All About Plantains



Just by looking at a plantain it’s easy to see that it’s a member of the banana family.  Plantains are a very common food in tropical climates all over the world such as South America, Southeast Asia, Africa and the Caribbean.  While not quite as common in the U.S., they usually are available in most large grocery stores.  Plantains are grown year round in these tropical climates, so they are available year round.

The flavor and texture of plantains change as they ripen.  Green plantains are very starchy and potato-like. They are fairly hard and you may need a knife to peel them. Yellow plantains are slightly sweeter, softer and easier to peel, while black plantains are the sweetest and are typically baked and eaten as a dessert.  Plantains are almost always cooked before eaten.

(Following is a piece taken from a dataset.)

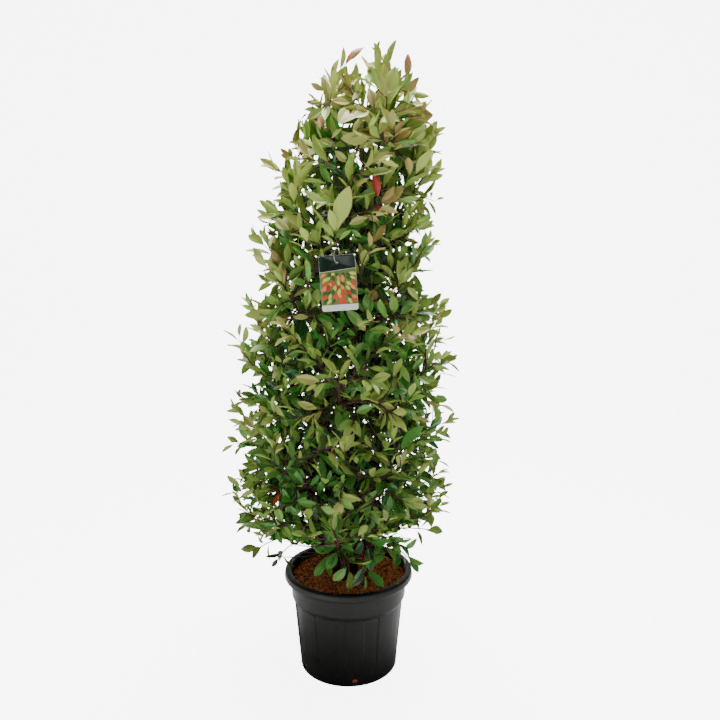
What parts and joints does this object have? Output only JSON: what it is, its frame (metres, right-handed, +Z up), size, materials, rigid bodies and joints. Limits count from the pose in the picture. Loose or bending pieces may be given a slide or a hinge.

Just like bananas, leave plantains at room temperature to ripen.  If you’re following a recipe, make sure you are using the correct ripeness- it makes a huge difference!

Plantains are rich in potassium, beta carotene, vitamin B6 & C and fiber. A great nutrient dense carb choice Click To Tweet

Since plantains are a close relative of the banana, their nutrition benefits are very similar. Plantains are very rich in potassium, beta carotene, vitamin B6 and vitamin C and they are also a good source of fiber.  A medium plantain has around 220 calories, 4 grams of fiber and 57 grams of carbohydrates.


Most plantain recipes you will find are traditional recipes from the areas I mentioned above, like tostones, or mangú.  However, plantains are gaining in popularity in the U.S. thanks to the Paleo and gluten free communities.  Plantains can be a great whole food, nutrient dense carbohydrate for meals. Just watch your portions, and know your body, because they are very carb dense.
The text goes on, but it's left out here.